From mboxrd@z Thu Jan  1 00:00:00 1970
Return-Path: <linux-kernel-owner@vger.kernel.org>
Received: (majordomo@vger.kernel.org) by vger.kernel.org via listexpand
	id S1756991Ab2K3T65 (ORCPT <rfc822;w@1wt.eu>);
	Fri, 30 Nov 2012 14:58:57 -0500
Received: from mail-ee0-f46.google.com ([74.125.83.46]:47825 "EHLO
	mail-ee0-f46.google.com" rhost-flags-OK-OK-OK-OK) by vger.kernel.org
	with ESMTP id S1753091Ab2K3T6y (ORCPT
	<rfc822;linux-kernel@vger.kernel.org>);
	Fri, 30 Nov 2012 14:58:54 -0500
From: Ingo Molnar <mingo@kernel.org>
To: linux-kernel@vger.kernel.org, linux-mm@kvack.org
Cc: Peter Zijlstra <a.p.zijlstra@chello.nl>, Paul Turner <pjt@google.com>,
        Lee Schermerhorn <Lee.Schermerhorn@hp.com>,
        Christoph Lameter <cl@linux.com>, Rik van Riel <riel@redhat.com>,
        Mel Gorman <mgorman@suse.de>,
        Andrew Morton <akpm@linux-foundation.org>,
        Andrea Arcangeli <aarcange@redhat.com>,
        Linus Torvalds <torvalds@linux-foundation.org>,
        Thomas Gleixner <tglx@linutronix.de>,
        Johannes Weiner <hannes@cmpxchg.org>, Hugh Dickins <hughd@google.com>
Subject: [PATCH 01/10] sched: Add "task flipping" support
Date: Fri, 30 Nov 2012 20:58:32 +0100
Message-Id: <1354305521-11583-2-git-send-email-mingo@kernel.org>
X-Mailer: git-send-email 1.7.11.7
In-Reply-To: <1354305521-11583-1-git-send-email-mingo@kernel.org>
References: <1354305521-11583-1-git-send-email-mingo@kernel.org>
Sender: linux-kernel-owner@vger.kernel.org
List-ID: <linux-kernel.vger.kernel.org>
X-Mailing-List: linux-kernel@vger.kernel.org

NUMA balancing will make use of the new sched_rebalance_to() mode:
the ability to 'flip' two tasks.

When two tasks have a similar weight but one of them executes on
the wrong CPU or node, then it's beneficial to do a quick flipping
operation. This will not change the general load of the source
and the target CPUs, so it won't disturb the scheduling balance.

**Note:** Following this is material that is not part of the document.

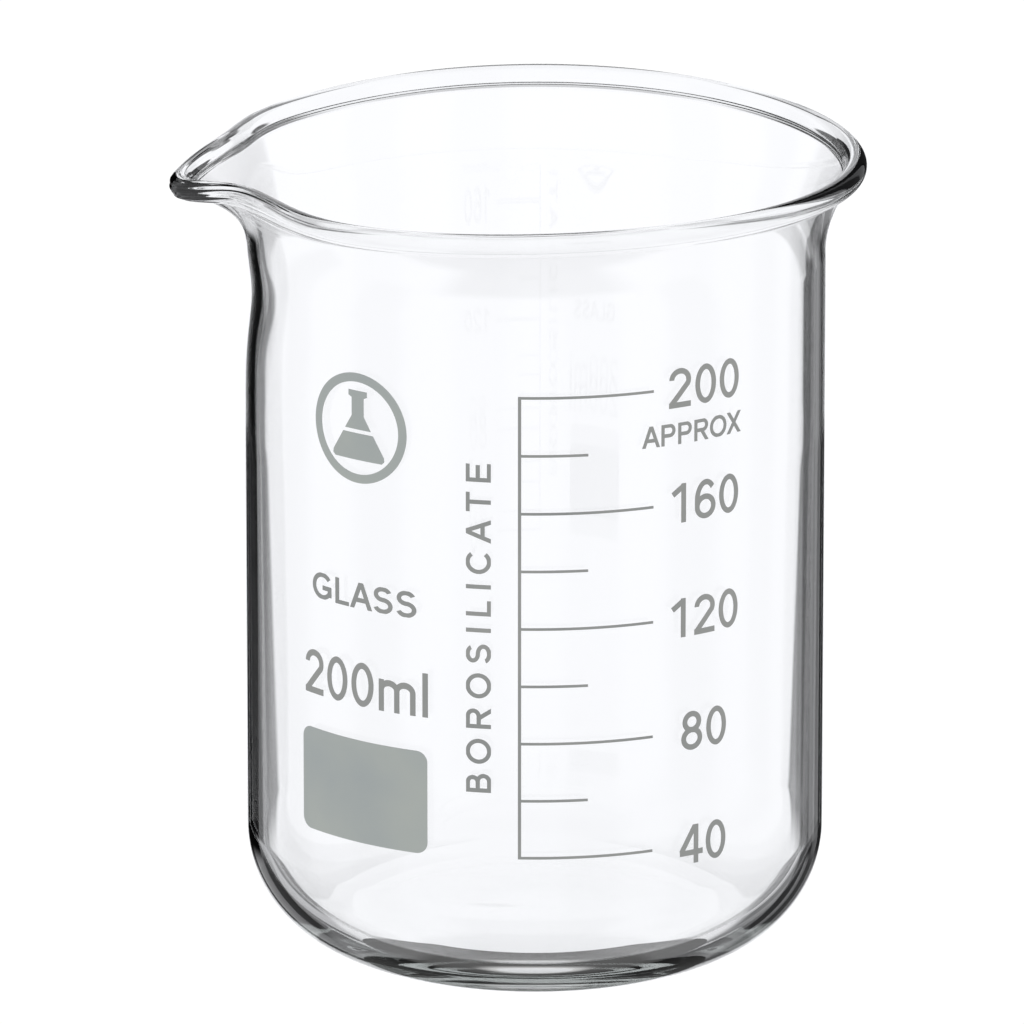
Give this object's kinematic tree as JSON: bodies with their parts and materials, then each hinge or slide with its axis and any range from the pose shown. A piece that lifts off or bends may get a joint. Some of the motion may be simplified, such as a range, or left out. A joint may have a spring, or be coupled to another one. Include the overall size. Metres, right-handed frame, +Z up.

With this we can do NUMA placement while the system is otherwise
in equilibrium.

The code has to be careful about races and whether the source and
target CPUs are allowed for the tasks in question.

This method is also faster: it can execute two migrations via one
migration-thread call in essence - instead of two such calls. The
thread on the target CPU acts as the 'migration thread' for the
replaced task.

Cc: Linus Torvalds <torvalds@linux-foundation.org>
Cc: Andrew Morton <akpm@linux-foundation.org>
Cc: Peter Zijlstra <a.p.zijlstra@chello.nl>
Cc: Andrea Arcangeli <aarcange@redhat.com>
Cc: Rik van Riel <riel@redhat.com>
Cc: Mel Gorman <mgorman@suse.de>
Cc: Hugh Dickins <hughd@google.com>
Signed-off-by: Ingo Molnar <mingo@kernel.org>
---
 include/linux/sched.h |  1 -
 kernel/sched/core.c   | 68 +++++++++++++++++++++++++++++++++++++--------------
 kernel/sched/fair.c   |  2 +-
 kernel/sched/sched.h  |  6 +++++
 4 files changed, 57 insertions(+), 20 deletions(-)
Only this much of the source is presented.